Your task is to output all the records below, word for word.
..............................
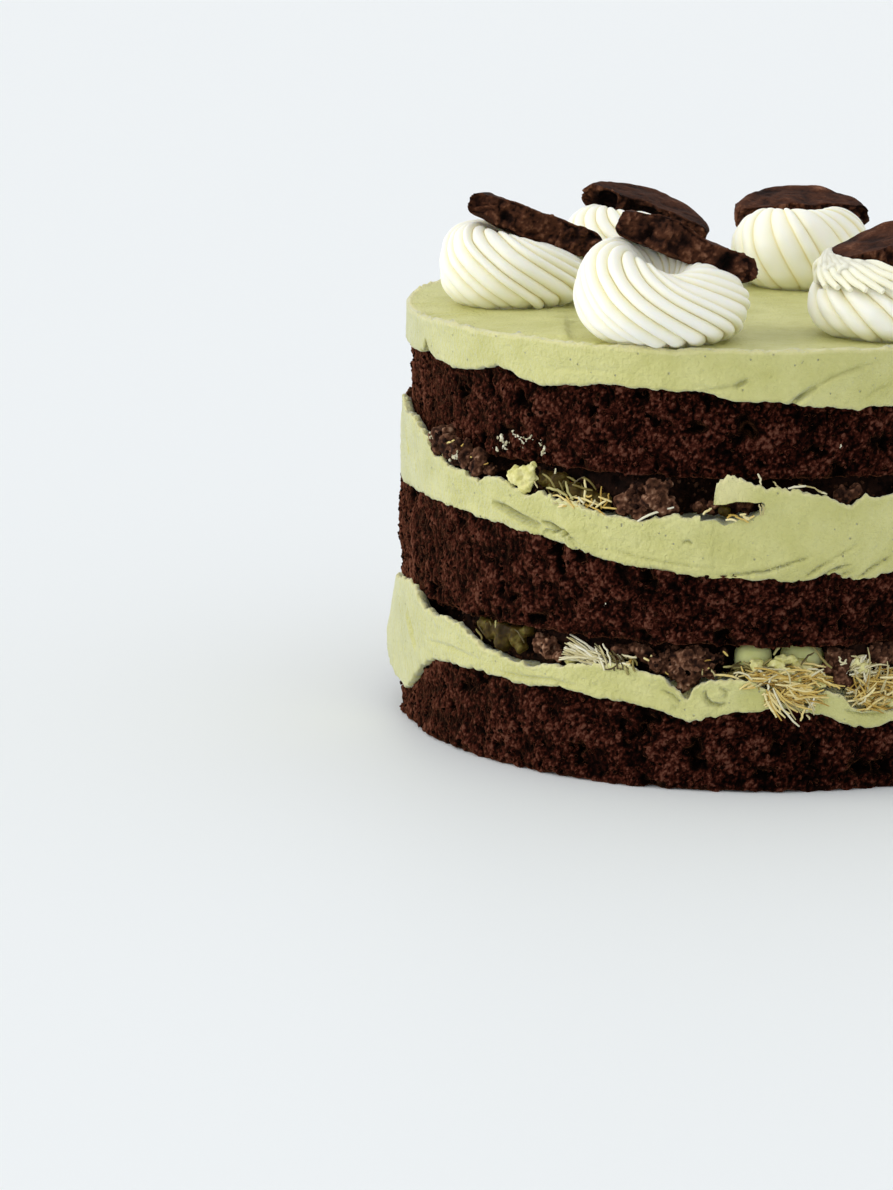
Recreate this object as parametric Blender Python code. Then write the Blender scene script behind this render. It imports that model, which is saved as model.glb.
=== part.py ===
"""A six-inch layer cake, built up from its base in the order it is assembled.

Three chocolate sponges are stacked with two pistachio cream fillings. Each filling is a dished disc of
cream that holds a crunchy heap of pastry strands and biscuit crumble, with a few smooth dollops of cream
at its edge. A disc of the same cream ices the top, and six piped swirls stand on it in a ring, each with
half a chocolate biscuit pressed into it. Metres, +Z up; the origin is the middle of the flat base.

Angles go round the cake in degrees: 0 faces -Y and 90 faces +X. Sizes are named in millimetres.
"""
import math

import bmesh
import bpy
import numpy as np
from mathutils import Euler, Matrix, Vector

MM = 0.001
GAP = 0.3                     # air kept between two pieces that touch
HEAP_GAP = 1.1                # air kept under a heap, whose foot follows an uneven slope
STEPS = 60                    # steps round every layer
SMOOTH_ANGLE = 35             # edges sharper than this stay crisp, degrees

# The stack: heights of the flat inner part of each layer.
BOTTOM_SPONGE_TOP = 19.0
LOWER_CREAM_FLOOR = 22.6
MIDDLE_SPONGE_BASE = 31.0
MIDDLE_SPONGE_TOP = 49.0
UPPER_CREAM_FLOOR = 56.4
TOP_SPONGE_BASE = 65.5
TOP_SPONGE_TOP = 83.4
ICING_TOP = 92.1

# Outer radii of the layers, and the radius inside which they are flat.
BOTTOM_SPONGE_RADIUS = 75.8
LOWER_CREAM_RADIUS = 77.0
MIDDLE_SPONGE_RADIUS = 76.1
UPPER_CREAM_RADIUS = 75.9
TOP_SPONGE_RADIUS = 73.7
ICING_RADIUS = 75.0
ICING_ROUND = 0.6             # its upper corner
FLAT_RADIUS = 66.0
CRUNCH_FLAT_RADIUS = 58.0
CREAM_RIM = 4.0               # width of the standing rim round each dished cream
RIM_DROP = 0.4                # how far its inner edge lies below its outer one
RIM_ROUND = 0.8               # how far its upper corner is worn back
LIP = 0.4                     # how far back the lower lip of a cream starts
LIP_RISE = 0.2                # and how far above the edge of the sponge
CORNER_IN, CORNER_UP = 2.0, 1.8   # the rounded lower corner of a sponge
CORNER_BULGE = 0.3            # how far inside the full radius that corner ends
BELLY = 0.2                   # how far the middle of a sponge's wall stands out

# Edges that show at the side, as (angle, height).
BOTTOM_SPONGE_EDGE = [
    (-165, 18), (-150, 16.5), (-130, 19), (-110, 18), (-95, 15.5), (-86, 13), (-78, 9.5), (-73, 12),
    (-69, 16), (-60, 19), (-50, 19.5), (-41, 18.8), (-35, 19.5), (-25, 18.3), (-17, 17), (-12, 15),
    (-7, 16.5), (0, 18), (6, 17.3), (12, 14.2), (18, 13.4), (26, 16.5), (40, 18.5), (60, 17),
    (75, 19), (95, 18), (110, 15.5), (122, 17.5), (140, 19), (160, 17),
]
LOWER_CREAM_EDGE = [
    (-165, 24), (-150, 27), (-130, 25.5), (-115, 28), (-100, 29.5), (-80, 30.4), (-70, 30), (-60, 28.5),
    (-55, 28.5), (-48, 24.5), (-42, 23.5), (-35, 24), (-22, 26.5), (-15, 23), (-12, 21), (-8, 24.3),
    (-3, 24), (3, 20.5), (8, 21.8), (12, 20.5), (18, 17.5), (26, 21), (40, 25), (55, 27.5), (70, 24),
    (85, 26.5), (100, 25), (112, 20.5), (128, 22), (145, 27), (160, 28.5), (175, 25),
]
MIDDLE_SPONGE_EDGE = [
    (-160, 47), (-140, 49.5), (-120, 48), (-100, 51), (-80, 52.5), (-60, 53), (-45, 52), (-35, 50),
    (-25, 47.7), (-15, 45.9), (-5, 45.5), (2, 44.4), (8, 45.5), (14, 44.7), (20, 46), (35, 48.5),
    (55, 47), (75, 49.5), (95, 51), (115, 49), (135, 46.5), (150, 45.5), (170, 48),
]
UPPER_CREAM_EDGE = [
    (-165, 58), (-145, 60.5), (-125, 58.5), (-105, 62), (-88, 64.8), (-72, 65), (-65, 63.5), (-52, 60.2),
    (-45, 61.8), (-36, 60), (-28, 57.7), (-20, 56.6), (-10, 57.8), (-8.5, 64.5), (-4, 65), (3, 63.8),
    (10, 61.5), (12, 60.2), (15, 62), (25, 62.5), (40, 60), (60, 58), (80, 61.5), (100, 63.5),
    (120, 60), (140, 57.5), (160, 59.5), (180, 61),
]
ICING_EDGE = [
    (-160, 84), (-140, 82.8), (-120, 84.4), (-100, 83.5), (-75, 83.5), (-70, 86.8), (-65, 83.3),
    (-55, 83.2), (-48, 85.2), (-38, 82.4), (-28, 84), (-12, 83.6), (-5, 81.8), (5, 80.8), (14, 79.5),
    (20, 80), (35, 82), (50, 83.5), (65, 82.4), (80, 84), (95, 82), (110, 83.6), (125, 81.2),
    (140, 83), (170, 82),
]
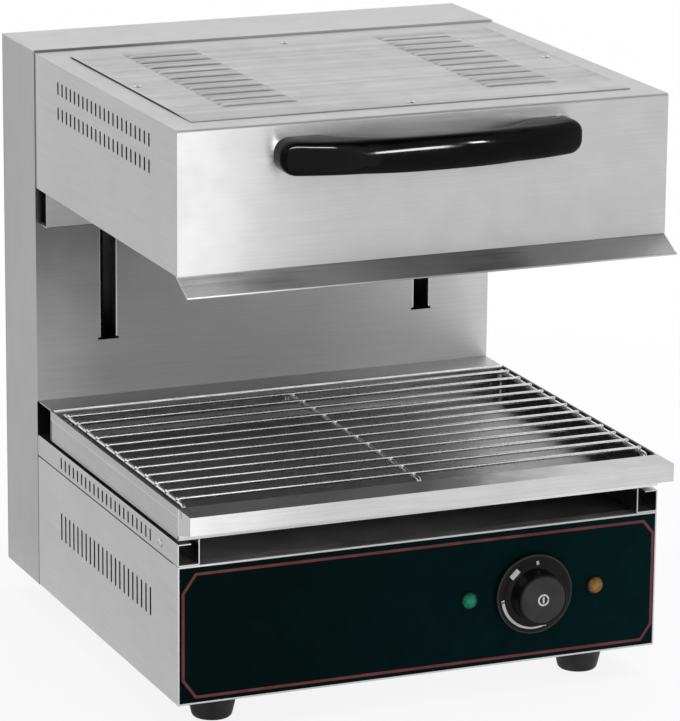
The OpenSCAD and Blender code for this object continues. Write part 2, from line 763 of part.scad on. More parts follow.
..............................
## Response for this exercise
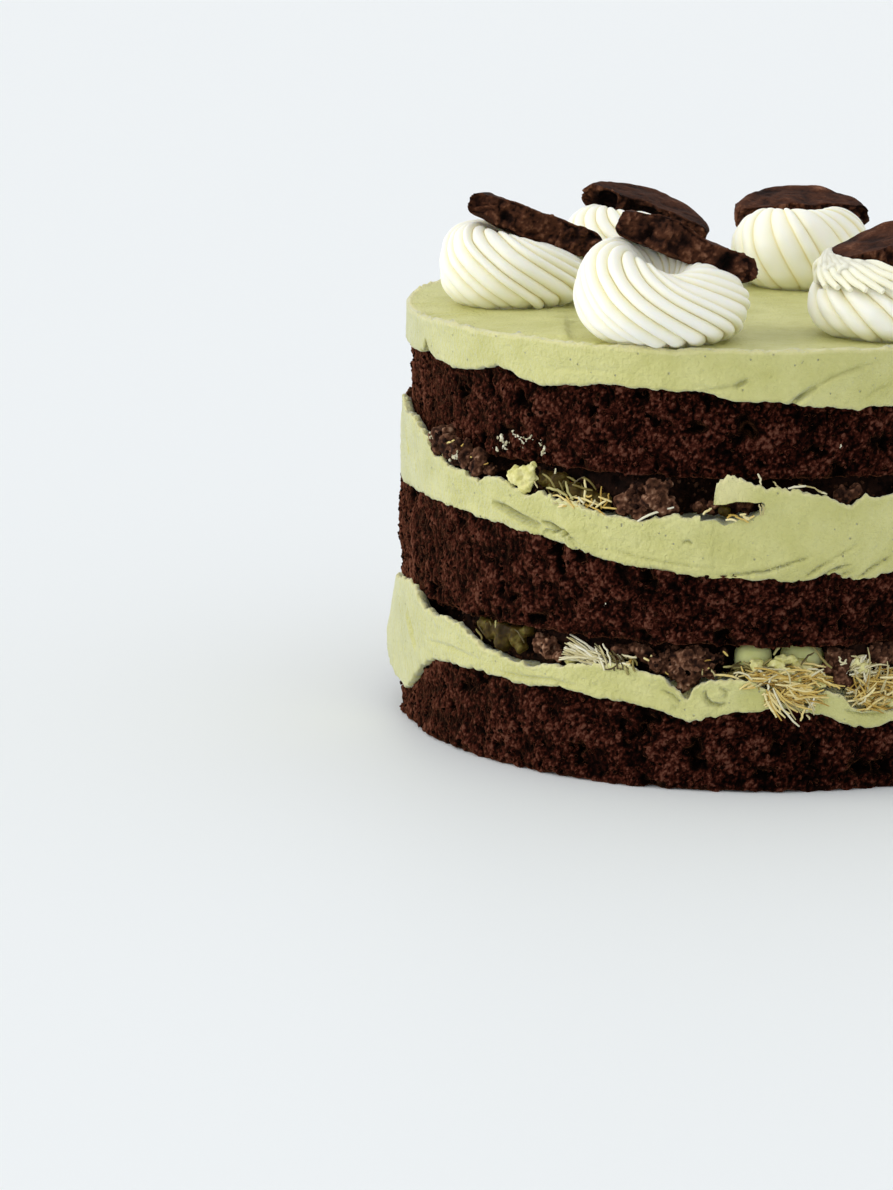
Recreate this object as parametric Blender Python code. Then write the Blender scene script behind this render. It imports that model, which is saved as model.glb.
=== part.py ===
"""A six-inch layer cake, built up from its base in the order it is assembled.

Three chocolate sponges are stacked with two pistachio cream fillings. Each filling is a dished disc of
cream that holds a crunchy heap of pastry strands and biscuit crumble, with a few smooth dollops of cream
at its edge. A disc of the same cream ices the top, and six piped swirls stand on it in a ring, each with
half a chocolate biscuit pressed into it. Metres, +Z up; the origin is the middle of the flat base.

Angles go round the cake in degrees: 0 faces -Y and 90 faces +X. Sizes are named in millimetres.
"""
import math

import bmesh
import bpy
import numpy as np
from mathutils import Euler, Matrix, Vector

MM = 0.001
GAP = 0.3                     # air kept between two pieces that touch
HEAP_GAP = 1.1                # air kept under a heap, whose foot follows an uneven slope
STEPS = 60                    # steps round every layer
SMOOTH_ANGLE = 35             # edges sharper than this stay crisp, degrees

# The stack: heights of the flat inner part of each layer.
BOTTOM_SPONGE_TOP = 19.0
LOWER_CREAM_FLOOR = 22.6
MIDDLE_SPONGE_BASE = 31.0
MIDDLE_SPONGE_TOP = 49.0
UPPER_CREAM_FLOOR = 56.4
TOP_SPONGE_BASE = 65.5
TOP_SPONGE_TOP = 83.4
ICING_TOP = 92.1

# Outer radii of the layers, and the radius inside which they are flat.
BOTTOM_SPONGE_RADIUS = 75.8
LOWER_CREAM_RADIUS = 77.0
MIDDLE_SPONGE_RADIUS = 76.1
UPPER_CREAM_RADIUS = 75.9
TOP_SPONGE_RADIUS = 73.7
ICING_RADIUS = 75.0
ICING_ROUND = 0.6             # its upper corner
FLAT_RADIUS = 66.0
CRUNCH_FLAT_RADIUS = 58.0
CREAM_RIM = 4.0               # width of the standing rim round each dished cream
RIM_DROP = 0.4                # how far its inner edge lies below its outer one
RIM_ROUND = 0.8               # how far its upper corner is worn back
LIP = 0.4                     # how far back the lower lip of a cream starts
LIP_RISE = 0.2                # and how far above the edge of the sponge
CORNER_IN, CORNER_UP = 2.0, 1.8   # the rounded lower corner of a sponge
CORNER_BULGE = 0.3            # how far inside the full radius that corner ends
BELLY = 0.2                   # how far the middle of a sponge's wall stands out

# Edges that show at the side, as (angle, height).
BOTTOM_SPONGE_EDGE = [
    (-165, 18), (-150, 16.5), (-130, 19), (-110, 18), (-95, 15.5), (-86, 13), (-78, 9.5), (-73, 12),
    (-69, 16), (-60, 19), (-50, 19.5), (-41, 18.8), (-35, 19.5), (-25, 18.3), (-17, 17), (-12, 15),
    (-7, 16.5), (0, 18), (6, 17.3), (12, 14.2), (18, 13.4), (26, 16.5), (40, 18.5), (60, 17),
    (75, 19), (95, 18), (110, 15.5), (122, 17.5), (140, 19), (160, 17),
]
LOWER_CREAM_EDGE = [
    (-165, 24), (-150, 27), (-130, 25.5), (-115, 28), (-100, 29.5), (-80, 30.4), (-70, 30), (-60, 28.5),
    (-55, 28.5), (-48, 24.5), (-42, 23.5), (-35, 24), (-22, 26.5), (-15, 23), (-12, 21), (-8, 24.3),
    (-3, 24), (3, 20.5), (8, 21.8), (12, 20.5), (18, 17.5), (26, 21), (40, 25), (55, 27.5), (70, 24),
    (85, 26.5), (100, 25), (112, 20.5), (128, 22), (145, 27), (160, 28.5), (175, 25),
]
MIDDLE_SPONGE_EDGE = [
    (-160, 47), (-140, 49.5), (-120, 48), (-100, 51), (-80, 52.5), (-60, 53), (-45, 52), (-35, 50),
    (-25, 47.7), (-15, 45.9), (-5, 45.5), (2, 44.4), (8, 45.5), (14, 44.7), (20, 46), (35, 48.5),
    (55, 47), (75, 49.5), (95, 51), (115, 49), (135, 46.5), (150, 45.5), (170, 48),
]
UPPER_CREAM_EDGE = [
    (-165, 58), (-145, 60.5), (-125, 58.5), (-105, 62), (-88, 64.8), (-72, 65), (-65, 63.5), (-52, 60.2),
    (-45, 61.8), (-36, 60), (-28, 57.7), (-20, 56.6), (-10, 57.8), (-8.5, 64.5), (-4, 65), (3, 63.8),
    (10, 61.5), (12, 60.2), (15, 62), (25, 62.5), (40, 60), (60, 58), (80, 61.5), (100, 63.5),
    (120, 60), (140, 57.5), (160, 59.5), (180, 61),
]
ICING_EDGE = [
    (-160, 84), (-140, 82.8), (-120, 84.4), (-100, 83.5), (-75, 83.5), (-70, 86.8), (-65, 83.3),
    (-55, 83.2), (-48, 85.2), (-38, 82.4), (-28, 84), (-12, 83.6), (-5, 81.8), (5, 80.8), (14, 79.5),
    (20, 80), (35, 82), (50, 83.5), (65, 82.4), (80, 84), (95, 82), (110, 83.6), (125, 81.2),
    (140, 83), (170, 82),
]
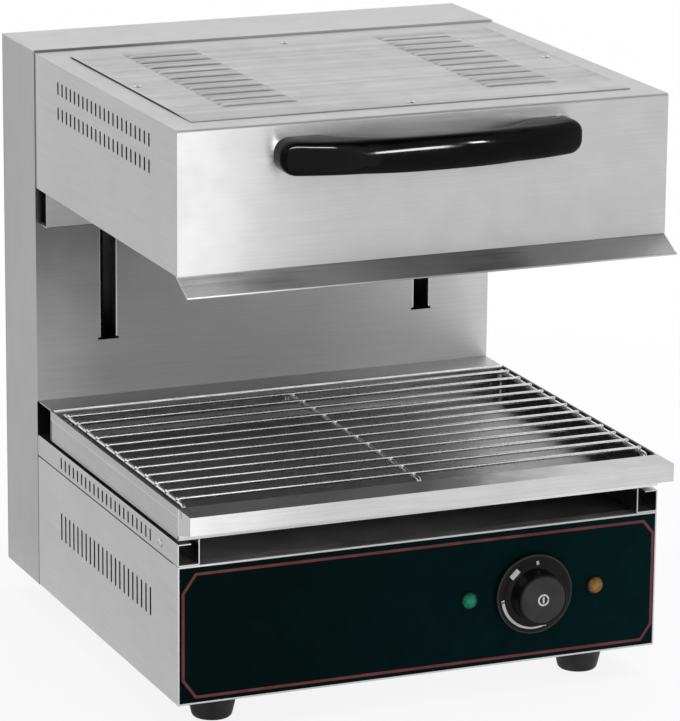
The OpenSCAD and Blender code for this object continues. Write part 2, from line 763 of part.scad on. More parts follow.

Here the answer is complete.